FOr all these reasons the UTSA team settlet on using ZIP code levels for court data agregation and for merging with census data, consistent with prevailing practice. This involved selecting all ZIP codes beginning with “782”, which resulted in the area used for the study and reasonably well approximating the boundaries of the City of San Antonio, while also not including the most rural areas found in Bexar county.

The interactive map belows presents the final area in an interactive map, including selected (computed) court level and census variables. NOTE: additional variables can be added upon request.

Interactive map of San Antonio Zip codes (click on a ZIP code to see list of variable values)

Date ranges, case studies and (non)utilization of the History file

The main dates used in the abalysis presented above are the original violation date, and the violation status date; further, sent date and cleared date from the OmniBase table were used. No further dates (e.g. from the history file) have been used in this iteration of the analysis, as explained below.

For this iteration of the analysis the History file was of limited utility. The data contains multiple entries with administrative significance, but of limited substantive/analytical utility. Moreover, the main outcomes of interest (e.g., OmniBase reports, report and clearance dates, violation dates and last violation status) were readily available in the other data tables provided. Third, it is unclear to what extent the history file consistently tracks cases status - especially old cases, where we encountered significant periods with no activity (see below). Nonetheless, this is a potentially rich data source and the UTSA team would appreciate further planning discussion to potentially take advantage of this data.

The UTSA team reviewed several cases, in particular old ones, to gain better understanding of the nature of the data. For example, citation number L675430 records two violations in 2001 (driving without license and insurance). The violation status is DP, updated in April of 2020. The case history for this file contains 30 entries. The first two entries are from the violation year (2001) and are “warrant issued” (there is no record of actions that may have preceded the warrant). The rest of the entries are from 2020, i.e. there is no case history activity for this citation between 2001 and 2020. We have not made a systematic attempt to evaluate the prevalence of such cases with extended period of no recorded activity (and interesting question, but outside of the scope of the current analysis). The most recent StatusChangeDate is identical to the ViolationStatusDate in the violations file.
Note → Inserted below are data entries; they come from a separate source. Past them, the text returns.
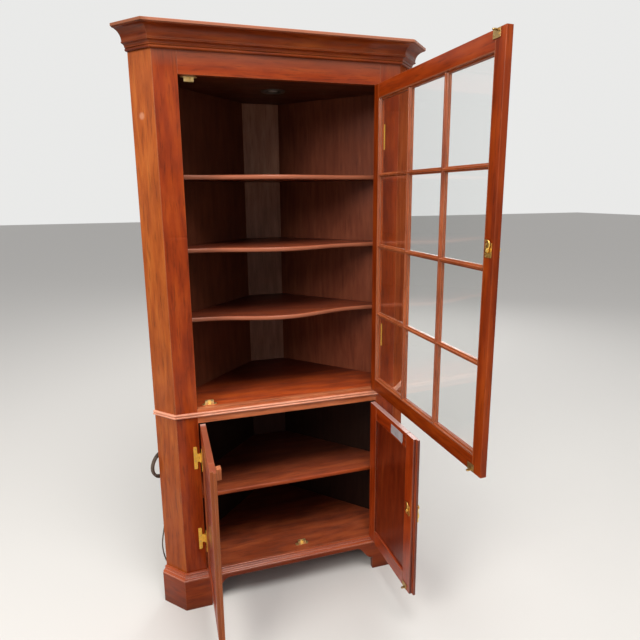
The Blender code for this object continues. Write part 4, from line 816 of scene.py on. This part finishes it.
t = np.linspace(0, 1, 33)
ogee = np.stack([foot_inner - 0.076 * t, 0.056 + 0.052 * (t - np.sin(2 * np.pi * t) / (2 * np.pi))], axis=1)
board_ends = [(-half_face, 0), (-half_face, plinth_top), (half_face, plinth_top), (half_face, 0)]
bracket = np.vstack([board_ends, [(foot_inner, 0)], ogee, ogee[::-1] * (-1, 1), [(-foot_inner, 0)]])
x, z = bracket.T
at_mitre = np.sign(x) * (np.abs(np.abs(x) - half_face) < 1e-6)
front_board = np.stack([xyz(x + at_mitre * (mitre * deep - hair), -deep, z) for deep in (planted, base_out)])
plinth_parts = [in_wood(grid(front_board), 55, ACROSS, UP)]
for (start, end, along), seed in ((runs[0], 56), (runs[2], 58)):
    plan = [(x + dx * deep, y + dy * deep) for ((x, y), (dx, dy)), depths in
            ((start, (planted, base_out)), (end, (base_out, planted))) for deep in depths]
    plinth_parts.append(in_wood(prism(plan, 0.0, plinth_top), seed, along, UP))
piece("plinth_boards", glued(*plinth_parts), outside, "plinth", edge=0.0009)

# The glazed door: 20 mm cherry stiles and rails, mortised, with one pane in a rebate behind a thin lip. A moulded
# grille of cherry, mitred and coped, is pressed in behind the glass and can be lifted out for cleaning.

door_low, door_high, hung, free = 0.814, 1.954, 0.348, -0.348
stile, rail, lip, rebate, cope = 0.045, 0.056, 0.007, 0.008, 0.0077
sight_left, sight_right, sight_low, sight_high = free + stile, hung - stile, door_low + rail, door_high - rail


def door_stile(edge, towards, r=0.0025):
    """Plan of a glazed-door stile: its outer edge rounded, with a 7 mm lip in front of an 8 mm rebate."""
    sight, body = edge + towards * stile, edge + towards * (stile - rebate)
    a = np.radians(np.linspace(0, 90, 5))
    rounded = np.stack([edge + towards * r * (1 - np.sin(a)), r * (1 - np.cos(a))], axis=1)
    back = rounded * (1, -1) + (0, stock)
    return np.vstack([rounded[::-1], [(sight, 0), (sight, lip), (body, lip), (body, stock)], back])


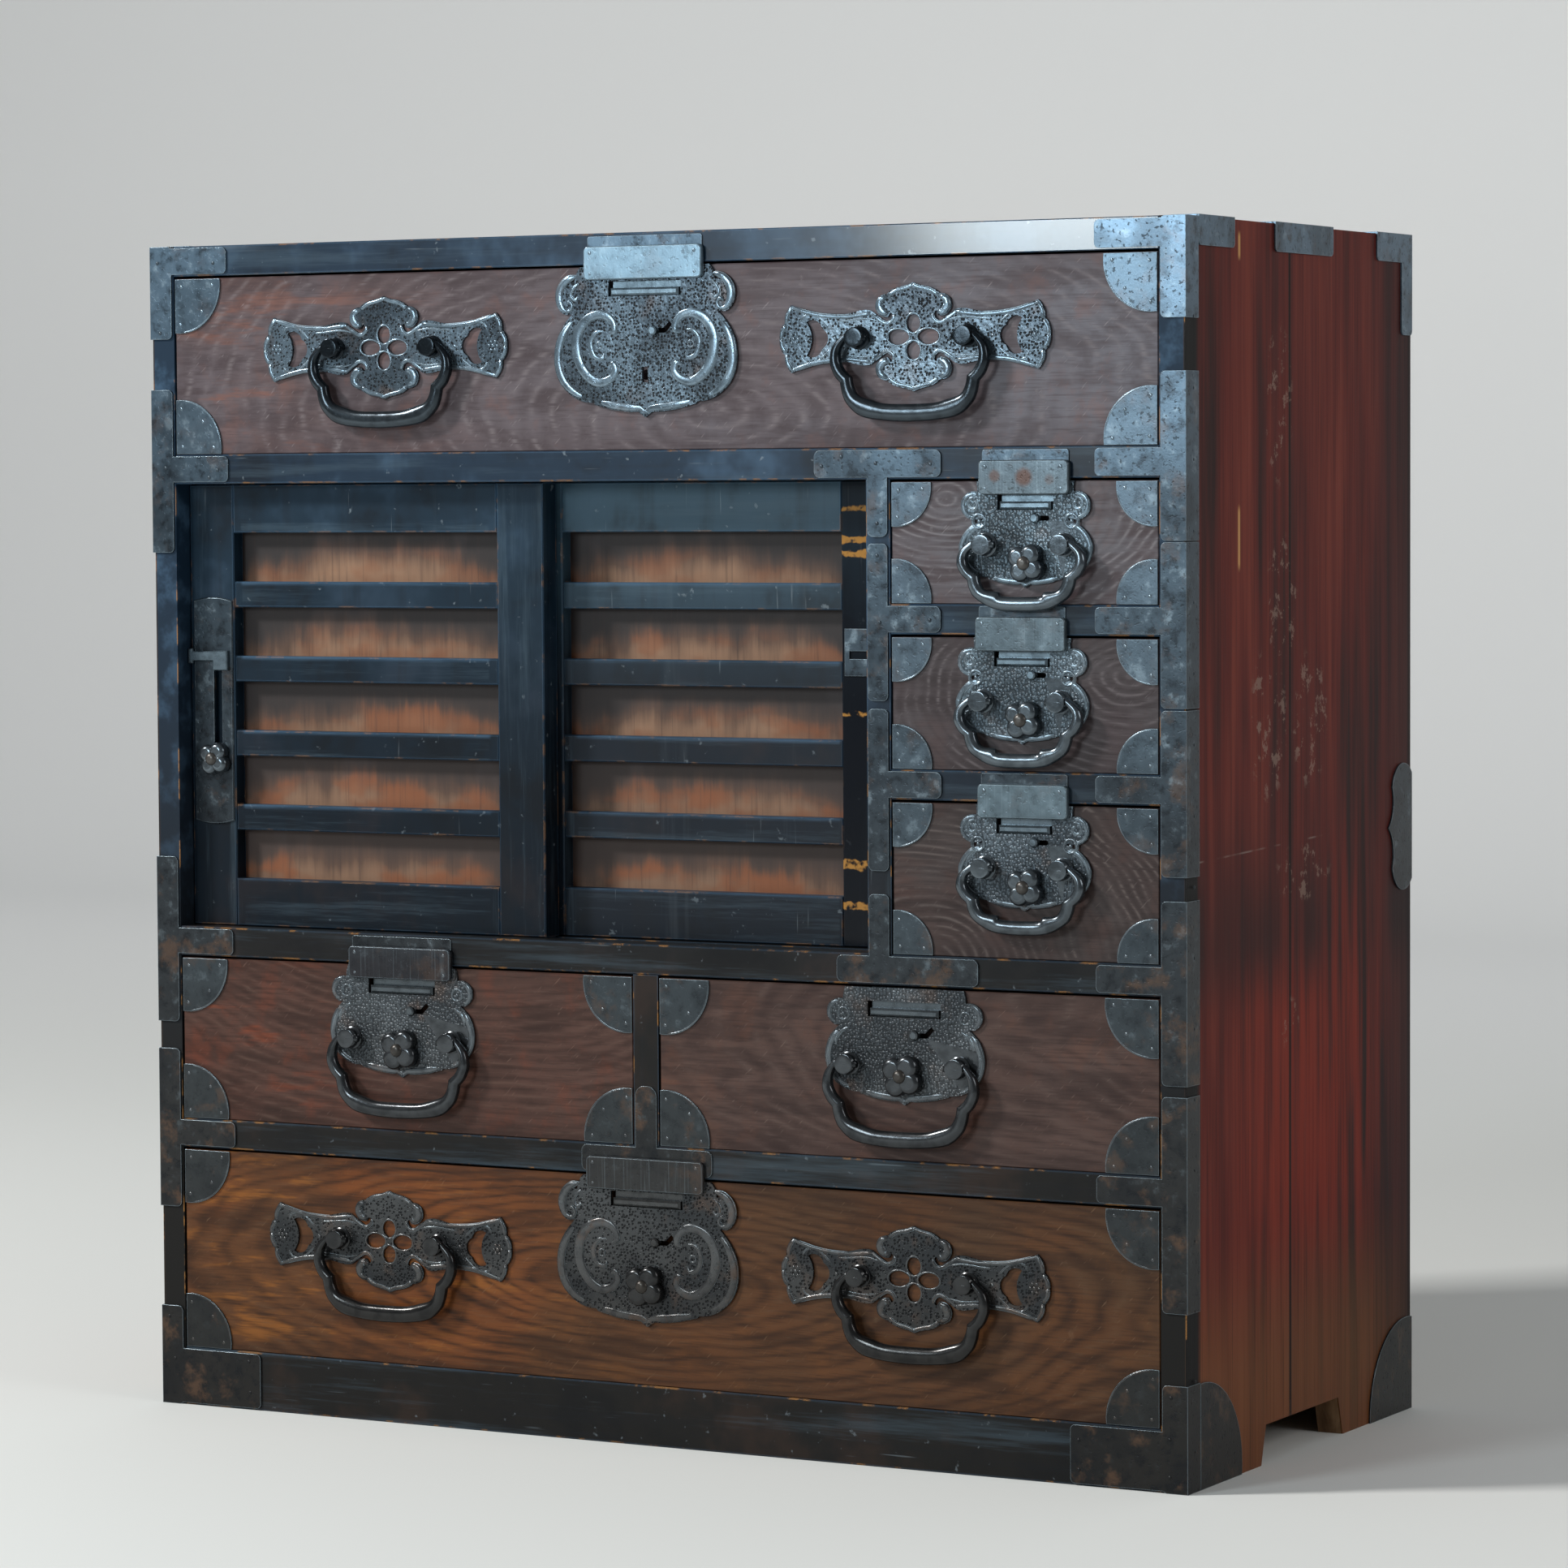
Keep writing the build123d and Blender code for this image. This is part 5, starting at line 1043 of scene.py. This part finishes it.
def backdrop():
    # a floor that turns up into a wall
    s = stageLook
    line = [(s["front"], 0), (0, 0), (s["bend"], 0)]
    line += [(s["bend"] + s["radius"] * sin(a), s["radius"] * (1 - cos(a)))
             for a in (pi / 2 * n / 12 for n in range(1, 13))]
    line.append((s["bend"] + s["radius"], s["tall"]))
    verts = [(x, y, z) for y, z in line for x in (-s["wide"], s["wide"])]
    faces = [(2 * n, 2 * n + 1, 2 * n + 3, 2 * n + 2) for n in range(len(line) - 1)]
    mesh = bpy.data.meshes.new("floor")
    mesh.from_pydata(verts, [], faces)
    mesh.shade_smooth()
    made = put("floor", mesh)
    r = Recipe("floorPaper")
    r.colour = r.mix(r.y.rise(1500, 4000), tone(s["floor"]), tone(s["wall"]))
    mesh.materials.append(r.finish(0.75, level=0.2))


backdrop()

world = bpy.data.worlds.new("studio")
world.use_nodes = True
sky = world.node_tree.nodes["Background"].inputs
sky["Color"].default_value, sky["Strength"].default_value = tone("eef2f5"), 0.24
scene.world = world

lamps = {
    # where each stands and points, in metres, its watts, its size and its tint
    "key": ((-4, -3.2, 3.8), (0, -0.2, 0.5), 330, 0.8, (1, 0.98, 0.95)),
    "window": ((-1.05, -3.5, 1.4), (0.2, -0.2, 0.8), 42, 0.75, (0.84, 0.95, 1)),
    "fill": ((3.6, -0.6, 2), (0, 0, 0.5), 30, 1.6, (1, 0.98, 0.96)),
}
for name, (place, target, watts, size, tint) in lamps.items():
    data = bpy.data.lights.new(name, "AREA")
    data.energy, data.size, data.color = watts, size, tint
    light = put(name, data)
    light.location = place
    light.rotation_euler = (Vector(target) - Vector(place)).to_track_quat("-Z", "Y").to_euler()

view = {"at": (2.1078, -3.8295, 0.7376), "turn": 28.746, "tilt": 3.083, "roll": -0.329, "lens": 125.39}
turn, tilt, roll = (radians(view[key]) for key in ("turn", "tilt", "roll"))
backward = Vector((sin(turn) * cos(tilt), -cos(turn) * cos(tilt), sin(tilt)))
level = Vector((cos(turn), sin(turn), 0))
upward = backward.cross(level)
across = level * cos(roll) + upward * sin(roll)
upright = upward * cos(roll) - level * sin(roll)
cameraData = bpy.data.cameras.new("camera")
cameraData.sensor_width, cameraData.lens = 36, view["lens"]
camera = put("camera", cameraData)
facing = Matrix((across, upright, backward)).transposed().to_4x4()
camera.matrix_world = Matrix.Translation(view["at"]) @ facing
scene.camera = camera
scene.view_settings.view_transform = "Standard"
print("stage, lamps and camera set")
Citation L675453 (driving without license plate and insurance) is similar in that it shows no activity between the violation date (in 2001) and 2020 in the history file. However, this is a citation that was reported to OmniBase. The most recent date in the history file is identical to the cleared date in the omni table; however, the history entries for this citation do not list the date when the information was sent to OmniBase. This date is available in the omni file, in the SentDate field.

Finally, citation S854366 (from 2017, speeding), also shows 30 history entries. The case is resolved (dismissed after deferred disposition) within ~11 months, including OmniBase report and clearance. There is a small, likely normal due to administrative lag discrepancy between dates of sending an OmniBase report (12 April 2017 in the hostiry file, 21 April 2017 in the omni file) and OmniBase clearance (14 June 2017 in the history file, same in the omni file). The congruence betwene the dates, i addition to the greater ease of use, justified using the dates present in the omni file. Another consideration was that the omnibase reports and clearances are not uniformly recorded in the history file (variation in the strings and descriptions used).